# Data
======
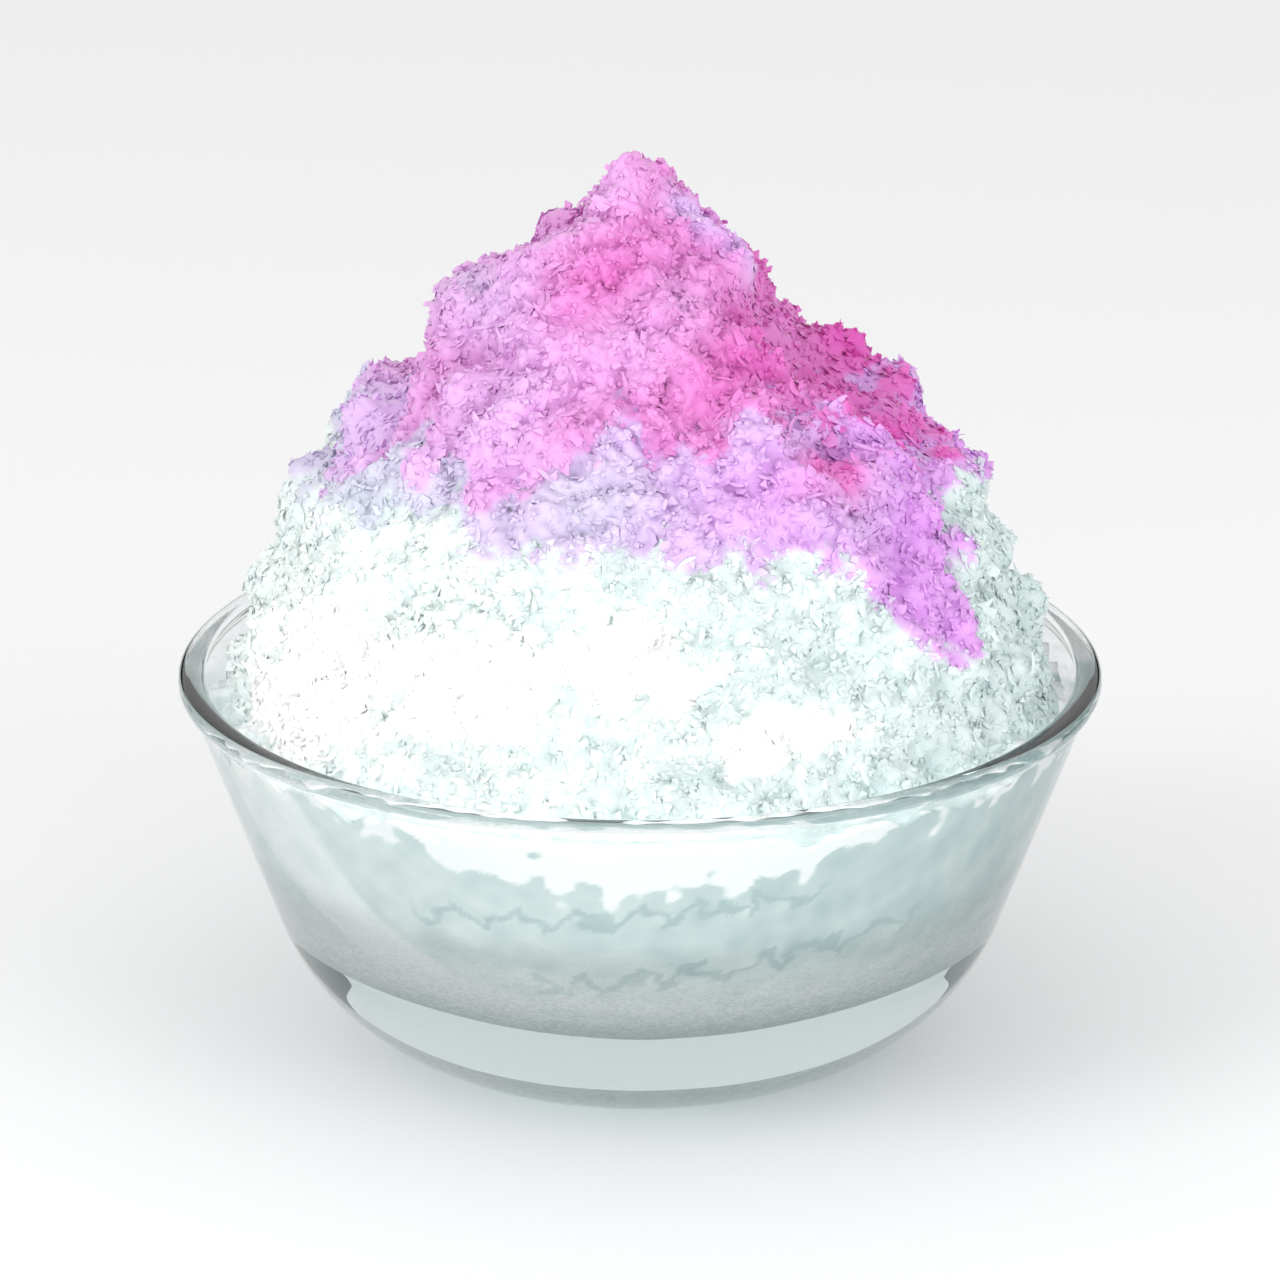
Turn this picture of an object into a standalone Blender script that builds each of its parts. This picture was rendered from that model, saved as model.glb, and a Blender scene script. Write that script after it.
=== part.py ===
"""A shaved ice dessert: a thick pressed-glass bowl, heaped with shaved ice that rises to a ragged peak.

The frame is metres, +Z up, with the origin at the centre of the bowl's foot, on the table.
-Y is the front. Two solids: glass_bowl, turned from one outline, and shaved_ice, which fills the bowl
to just under its rim and stands above it as an uneven mound.
"""

import math

import bmesh
import bpy
import numpy as np

# Driving dimensions of the bowl, in metres.
BOWL_RADIUS = 0.075  # over the rim's bead
BOWL_HEIGHT = 0.065
RIM_WALL = 0.0046  # glass between the bead's outside and the inner wall, at the rim
BEAD_RADIUS = 0.0016  # the fire-polished bead round the rim
BEAD_PROUD = 0.0004  # how far the bead stands out from the wall under it
OUTER_SLOPE = 0.37  # metres that the outer wall comes in for each metre down
INNER_SLOPE = 0.44  # a little more, so that the glass thickens on its way down
OUTER_BEND = 0.024  # height at which the outer wall starts to round under
OUTER_CURL = 0.0094  # how far below its bend the outer wall keeps its slope
UNDER_ANGLE = 16  # degrees that the outer wall still rises at the foot
UNDER_REACH = 0.014  # how far out from the foot it keeps that rise
INNER_BEND = 0.042
INNER_FLAT = 0.028  # how far out from the centre the inside stays nearly level
INNER_CURL = 0.012  # how far below its bend the inner wall keeps its slope
BASE_GLASS = 0.0180  # glass under the ice, at the centre
FOOT_RADIUS = 0.034
FOOT_HEIGHT = 0.0008
FOOT_WIDTH = 0.009  # the ring that the bowl rests on
RECESS = 0.0007  # the hollow inside that ring

# Driving dimensions of the ice.
PEAK_ABOVE_RIM = 0.084
ICE_BELOW_RIM = 0.006  # where the mound meets the inner wall
GAP = 0.0003  # clearance between the ice and the glass
PEAK_LEAN = -0.0022  # how far the peak stands off the axis, along X
# The mound's mean side, from its peak down: radius and height above the rim.
MOUND_SIDE = (
    (0.0085, 0.0765),
    (0.0195, 0.0670),
    (0.0286, 0.0565),
    (0.0382, 0.0475),
    (0.0488, 0.0382),
    (0.0560, 0.0260),
    (0.0605, 0.0130),
    (0.0648, 0.0015),
)
# Lumps and hollows on the mound: bearing from +X in degrees, height above the rim, how far it stands
# out (or in, below zero) and how wide it is. The left shoulder and the right hollow shape its outline.
LUMPS = (
    (180, 0.0720, -0.0040, 0.0050),
    (180, 0.0590, 0.0058, 0.0066),
    (178, 0.0470, -0.0022, 0.0070),
    (182, 0.0310, -0.0066, 0.0075),
    (2, 0.0700, 0.0026, 0.0050),
    (0, 0.0540, -0.0120, 0.0105),
    (356, 0.0400, 0.0016, 0.0060),
    (5, 0.0320, 0.0016, 0.0060),
    (240, 0.0560, 0.0034, 0.0110),
    (300, 0.0470, 0.0030, 0.0100),
    (268, 0.0300, -0.0024, 0.0120),
    (215, 0.0240, 0.0024, 0.0110),
    (325, 0.0180, 0.0022, 0.0100),
    (60, 0.0540, 0.0042, 0.0100),
    (105, 0.0420, -0.0034, 0.0110),
    (130, 0.0600, 0.0036, 0.0080),
    (140, 0.0230, 0.0026, 0.0120),
    (70, 0.0200, 0.0020, 0.0120),
)
# Crumbly relief over the whole mound: wavelength and height of each layer of waves.
RELIEF = ((0.0190, 0.0013), (0.0120, 0.0006))
WAVES_PER_LAYER = 22
RELIEF_SEED = 11
RELIEF_FADE = 0.016  # height above the glass over which the unevenness grows in from nothing

SEGMENTS = 64
BEND_STEPS = 9
BEAD_STEPS = 7
SIDE_STEPS = 3  # between one point of MOUND_SIDE and the next


def curve(start, start_handle, end_handle, end, steps):
    """Points of a cubic Bezier curve, both ends included."""
    points = []
    for i in range(steps + 1):
        t = i / steps
        weights = ((1 - t) ** 3, 3 * t * (1 - t) ** 2, 3 * t * t * (1 - t), t**3)
        handles = (start, start_handle, end_handle, end)
        points.append(tuple(sum(w * p[k] for w, p in zip(weights, handles)) for k in (0, 1)))
    return points


def smooth_through(points, steps):
    """Points of a Catmull-Rom curve through the given ones, without the last."""
    before = tuple(2 * a - b for a, b in zip(points[0], points[1]))
    after = tuple(2 * a - b for a, b in zip(points[-1], points[-2]))
    padded = [before, *points, after]
    found = []
    for stretch in zip(padded, padded[1:], padded[2:], padded[3:]):
        for i in range(steps):
            t = i / steps
            weights = (-t + 2 * t**2 - t**3, 2 - 5 * t**2 + 3 * t**3, t + 4 * t**2 - 3 * t**3, t**3 - t**2)
            found.append(tuple(sum(w * p[k] for w, p in zip(weights, stretch)) / 2 for k in (0, 1)))
    return found


def outer_wall():
    """The bowl's outside, from the rim's bead down to the foot: radius and height."""
    centre = (BOWL_RADIUS - BEAD_RADIUS, BOWL_HEIGHT - BEAD_RADIUS)
    bead = []
    for i in range(BEAD_STEPS + 1):
        angle = math.radians(90 - 150 * i / BEAD_STEPS)
        bead.append((centre[0] + BEAD_RADIUS * math.cos(angle), centre[1] + BEAD_RADIUS * math.sin(angle)))
    wall_top = (
        BOWL_RADIUS - OUTER_SLOPE * 2 * BEAD_RADIUS - BEAD_PROUD,
        BOWL_HEIGHT - 2 * BEAD_RADIUS,
    )
    bend = (wall_top[0] - OUTER_SLOPE * (wall_top[1] - OUTER_BEND), OUTER_BEND)
    foot = (FOOT_RADIUS, FOOT_HEIGHT)
    rise = math.radians(UNDER_ANGLE)
    handles = (
        (bend[0] - OUTER_SLOPE * OUTER_CURL, bend[1] - OUTER_CURL),
        (foot[0] + UNDER_REACH * math.cos(rise), foot[1] + UNDER_REACH * math.sin(rise)),
    )
    return [*bead, wall_top, *curve(bend, *handles, foot, BEND_STEPS)]


def inner_wall(gap=0.0):
    """The bowl's inside, from its centre up to the rim: radius and height. With a gap, the ice's side."""
    top = (BOWL_RADIUS - RIM_WALL - gap, BOWL_HEIGHT - BEAD_RADIUS)
    bend = (top[0] - INNER_SLOPE * (top[1] - INNER_BEND), INNER_BEND)
    bottom = (0.0, BASE_GLASS + gap)
    handles = ((INNER_FLAT, bottom[1]), (bend[0] - INNER_SLOPE * INNER_CURL, bend[1] - INNER_CURL))
    return [*curve(bottom, *handles, bend, BEND_STEPS), top]


def bowl_outline():
    """The whole cut edge of the bowl, from the middle of its underside round to the middle of its inside."""
    ring_inside = FOOT_RADIUS - FOOT_WIDTH
    underside = [
        (0.0, RECESS),
        (ring_inside - RECESS, RECESS),
        (ring_inside, 0.0),
        (FOOT_RADIUS - FOOT_HEIGHT, 0.0),
    ]
    rim_inner_round = (BOWL_RADIUS - RIM_WALL + BEAD_RADIUS / 2, BOWL_HEIGHT)
    return [*underside, *outer_wall()[::-1], rim_inner_round, *inner_wall()[::-1]]


def ice_outline():
    """The ice's cut edge before it is made uneven, from the middle of its underside up to the peak."""
    in_bowl = inner_wall(GAP)[:-1]
    slope_point = in_bowl[-1]
    contact_height = BOWL_HEIGHT - ICE_BELOW_RIM
    contact = (slope_point[0] + INNER_SLOPE * (contact_height - slope_point[1]), contact_height)
    side = [(radius, BOWL_HEIGHT + height) for radius, height in MOUND_SIDE[::-1]]
    mound = [contact, *side, (0.0, BOWL_HEIGHT + PEAK_ABOVE_RIM)]
    halfway = tuple((a + b) / 2 for a, b in zip(slope_point, contact))
    return [*in_bowl, halfway, *smooth_through(mound, SIDE_STEPS), mound[-1]]


def waves():
    """The plane waves whose sum is the ice's crumbly relief: direction and pace, phase, height."""
    random = np.random.default_rng(RELIEF_SEED)
    found = []
    for wavelength, height in RELIEF:
        directions = random.normal(size=(WAVES_PER_LAYER, 3))
        directions /= np.linalg.norm(directions, axis=1)[:, None]
        phases = random.uniform(0, 2 * math.pi, WAVES_PER_LAYER)
        scale = height * math.sqrt(2 / WAVES_PER_LAYER)
        found.append((directions * 2 * math.pi / wavelength, phases, scale))
    return found


def mound_radius(height):
    """The mound's mean radius at a height above the rim."""
    heights = [h for _, h in MOUND_SIDE][::-1] + [PEAK_ABOVE_RIM]
    radii = [r for r, _ in MOUND_SIDE][::-1] + [0.0]
    return float(np.interp(height, heights, radii))


def unevenness(point, layers):
    """How far the mound stands out at a point of its mean surface: its lumps and its relief."""
    stands_out = 0.0
    for bearing, height, amount, width in LUMPS:
        angle = math.radians(bearing)
        radius = mound_radius(height)
        centre = np.array((radius * math.cos(angle), radius * math.sin(angle), BOWL_HEIGHT + height))
        distance = np.linalg.norm(point - centre)
        stands_out += amount * math.exp(-((distance / width) ** 2) / 2)
    for directions, phases, scale in layers:
        stands_out += scale * float(np.sin(directions @ point + phases).sum())
    return stands_out


def share_of_relief(height):
    """From 0 where the ice lies in the bowl to 1 well above the rim, so that it never meets the glass."""
    start = BOWL_HEIGHT - ICE_BELOW_RIM
    share = min(1.0, max(0.0, (height - start) / RELIEF_FADE))
    return share * share * (3 - 2 * share)


def lean(height):
    """How far the mound leans along X at a height, growing with the square of the height above the rim."""
    return PEAK_LEAN * max(0.0, (height - BOWL_HEIGHT) / PEAK_ABOVE_RIM) ** 2


def turned(name, outline):
    """A solid turned round the Z axis from an outline that starts and ends on that axis."""
    mesh = bpy.data.meshes.new(name)
    shape = bmesh.new()
    corners = [shape.verts.new((radius, 0.0, height)) for radius, height in outline]
    edges = [shape.edges.new(pair) for pair in zip(corners, corners[1:])]
    bmesh.ops.spin(
        shape,
        geom=corners + edges,
        cent=(0, 0, 0),
        axis=(0, 0, 1),
        angle=2 * math.pi,
        steps=SEGMENTS,
        use_merge=True,
    )
    bmesh.ops.remove_doubles(shape, verts=shape.verts, dist=1e-6)
    bmesh.ops.recalc_face_normals(shape, faces=shape.faces)
    shape.to_mesh(mesh)
    shape.free()
    mesh.shade_smooth()
    piece = bpy.data.objects.new(name, mesh)
    bpy.context.scene.collection.objects.link(piece)
    return piece


def make_uneven(piece):
    """Pushes each point of the mound out or in along the mean surface's slope."""
    layers = waves()
    shape = bmesh.new()
    shape.from_mesh(piece.data)
    shape.normal_update()
    moves = {}
    for corner in shape.verts:
        share = share_of_relief(corner.co.z)
        if share > 0:
            moves[corner] = corner.normal * share * unevenness(np.array(corner.co), layers)
            moves[corner].x += lean(corner.co.z)
    for corner, move in moves.items():
        corner.co += move
    bmesh.ops.recalc_face_normals(shape, faces=shape.faces)
    shape.to_mesh(piece.data)
    shape.free()


def finish(piece, colour, roughness, transmission=0.0):
    """Gives a piece its own plain material."""
    material = bpy.data.materials.new(piece.name)
    material.use_nodes = True
    shader = material.node_tree.nodes["Principled BSDF"]
    shader.inputs["Base Color"].default_value = (*colour, 1.0)
    shader.inputs["Roughness"].default_value = roughness
    shader.inputs["Metallic"].default_value = 0.0
    shader.inputs["Transmission Weight"].default_value = transmission
    piece.data.materials.append(material)


def main():
    for old in list(bpy.data.objects):
        bpy.data.objects.remove(old)
    bowl = turned("glass_bowl", bowl_outline())
    finish(bowl, (0.93, 0.96, 0.96), 0.03, transmission=1.0)
    ice = turned("shaved_ice", ice_outline())
    make_uneven(ice)
    finish(ice, (0.90, 0.80, 0.90), 0.55)


main()
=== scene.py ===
# %% [markdown]
# A shaved ice dessert in a thick glass bowl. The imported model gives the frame: where the bowl stands,
# how wide its rim is, how high the ice rises. Everything seen is worked out below in that same frame,
# in metres, with +Z up and the front towards -Y.

# %% Load the frame
import math

import bpy
import numpy as np
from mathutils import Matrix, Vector


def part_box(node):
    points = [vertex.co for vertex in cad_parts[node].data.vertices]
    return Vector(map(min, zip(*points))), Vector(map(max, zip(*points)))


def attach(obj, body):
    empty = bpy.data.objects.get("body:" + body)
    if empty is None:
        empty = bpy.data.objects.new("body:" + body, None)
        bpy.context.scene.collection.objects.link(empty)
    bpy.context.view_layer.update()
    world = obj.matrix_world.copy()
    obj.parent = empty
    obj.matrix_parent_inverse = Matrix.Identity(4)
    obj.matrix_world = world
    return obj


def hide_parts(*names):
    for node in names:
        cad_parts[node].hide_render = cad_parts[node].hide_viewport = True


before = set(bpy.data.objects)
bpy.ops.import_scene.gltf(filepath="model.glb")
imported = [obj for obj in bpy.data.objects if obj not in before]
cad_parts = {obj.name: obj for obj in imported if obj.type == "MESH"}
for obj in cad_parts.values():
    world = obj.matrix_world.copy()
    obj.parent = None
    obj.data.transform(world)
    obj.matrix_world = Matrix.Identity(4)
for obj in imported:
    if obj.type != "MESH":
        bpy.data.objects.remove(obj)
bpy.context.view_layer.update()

bowl_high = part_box("glass_bowl")[1]
ice_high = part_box("shaved_ice")[1]
MM = 0.001
RIM = bowl_high.z
print("rim at", round(RIM / MM, 1), "mm, peak at", round(ice_high.z / MM, 1), "mm")

# %% [markdown]
# Colours are written the way a paint program shows them, as hex values, and turned to the linear values
# that light is reckoned in. Blender would take linear numbers directly, but they are hard to read: a
# middle grey is 0.5 to the eye and only 0.22 in light.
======
# Exercise details
Find all lines holding the string "Vector" and copy them.

# Response to this task
from mathutils import Matrix, Vector
    return Vector(map(min, zip(*points))), Vector(map(max, zip(*points)))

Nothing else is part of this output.